Scott Pilgrim vs. the World
Four stars
Michael Cera, Mary Elizabeth Winstead, Kieran Culkin
Directed by Edgar Wright
Rated PG-13
Beyond the Weekly
Scott Pilgrim vs. the World
IMDb: Scott Pilgrim vs. the World
Rotten Tomatoes: Scott Pilgrim vs. the World

Generally, you have action movies over here, and you have romantic comedies over there, and that’s the way that Hollywood likes it, even if it’s completely forced and artificial. Thank goodness director Edgar Wright and graphic novelist Bryan Lee O’Malley have come along, then, with Scott Pilgrim vs. the World, which dares to ask what seems in retrospect like a pretty obvious question: What if that action movie was a romantic comedy?

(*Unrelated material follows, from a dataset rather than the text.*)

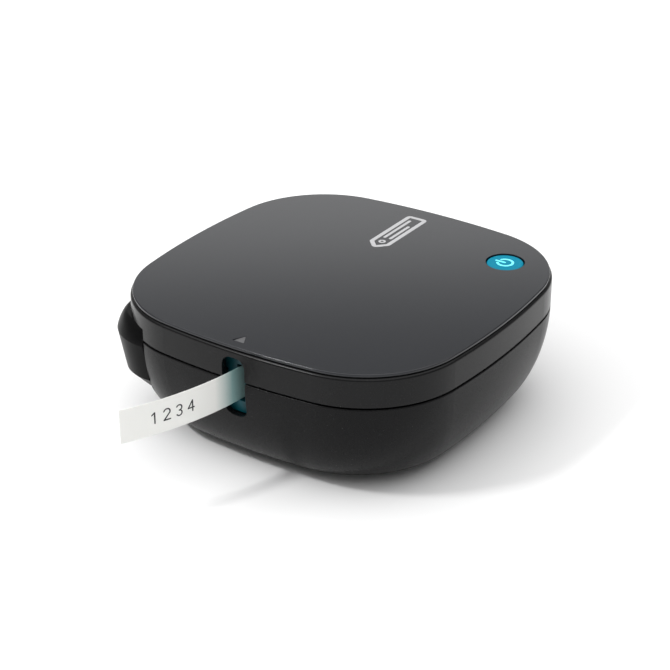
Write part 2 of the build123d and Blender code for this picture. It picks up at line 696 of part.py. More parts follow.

Based on O’Malley’s series of graphic novels, Scott Pilgrim stars Michael Cera as the title character, an awkward Toronto hipster who plays bass in a band and is “between jobs.” He meets the girl of his dreams, Ramona Flowers (Winstead), at a party, and sets about winning her over. The problem: He has to defeat a league of Ramona’s seven evil exes in video game-style one-on-one combat before their relationship can proceed. As if courtship weren’t already fraught with enough anxiety, Scott is now being literally ambushed by his beloved’s romantic baggage.

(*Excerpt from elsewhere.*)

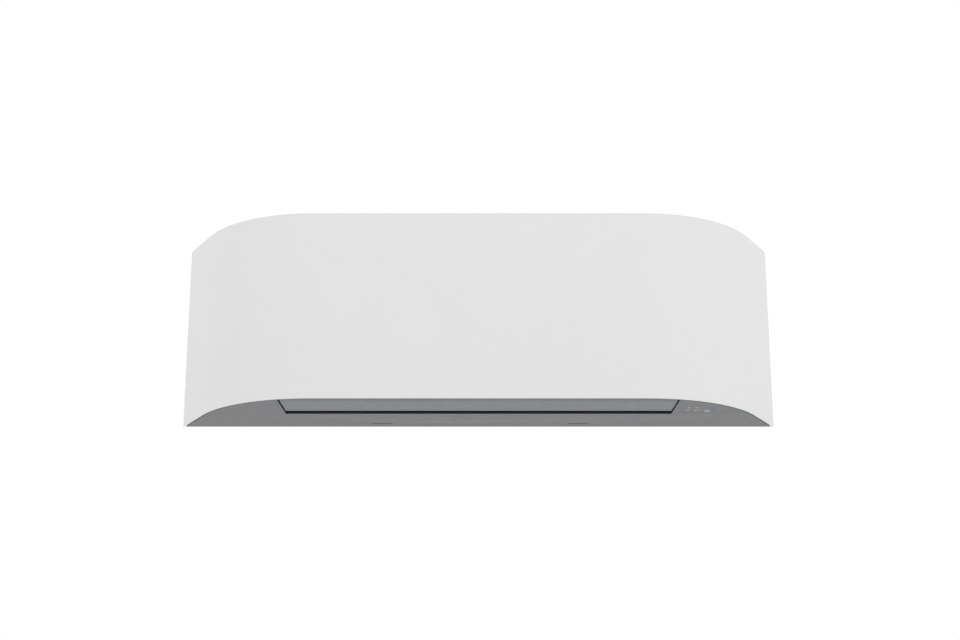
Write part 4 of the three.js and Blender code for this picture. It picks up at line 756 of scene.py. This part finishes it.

Working from source material already packed with pop-culture references and stylistic diversions, Wright translates the manic approach of the comics to the screen, making the look into something cinematic while retaining O’Malley’s sensibilities. The mash-up of movies, music, video games and comic books mirrors the jumbled way Scott and his friends connect with each other, and Wright does an excellent job marrying form and content. The end result is wonderfully unique, like Crank crossed with Nick & Norah’s Infinite Playlist.

Wright’s barrage of visual pastiches and funny, whip-smart dialogue also helps gloss over a central romance that’s not as fleshed out as it should be, and the sometimes-wavering metaphor of Scott learning to appreciate the emotional lives of others. Cera once again just plays Michael Cera, but he’s really good at playing Michael Cera, and this is pretty much the ideal vehicle for him (he even acquits himself nicely in the fight scenes). Scott Pilgrim features a lot of old ideas presented in new ways, and that skewed approach manages to make both action and romance seem like the freshest things at the movies.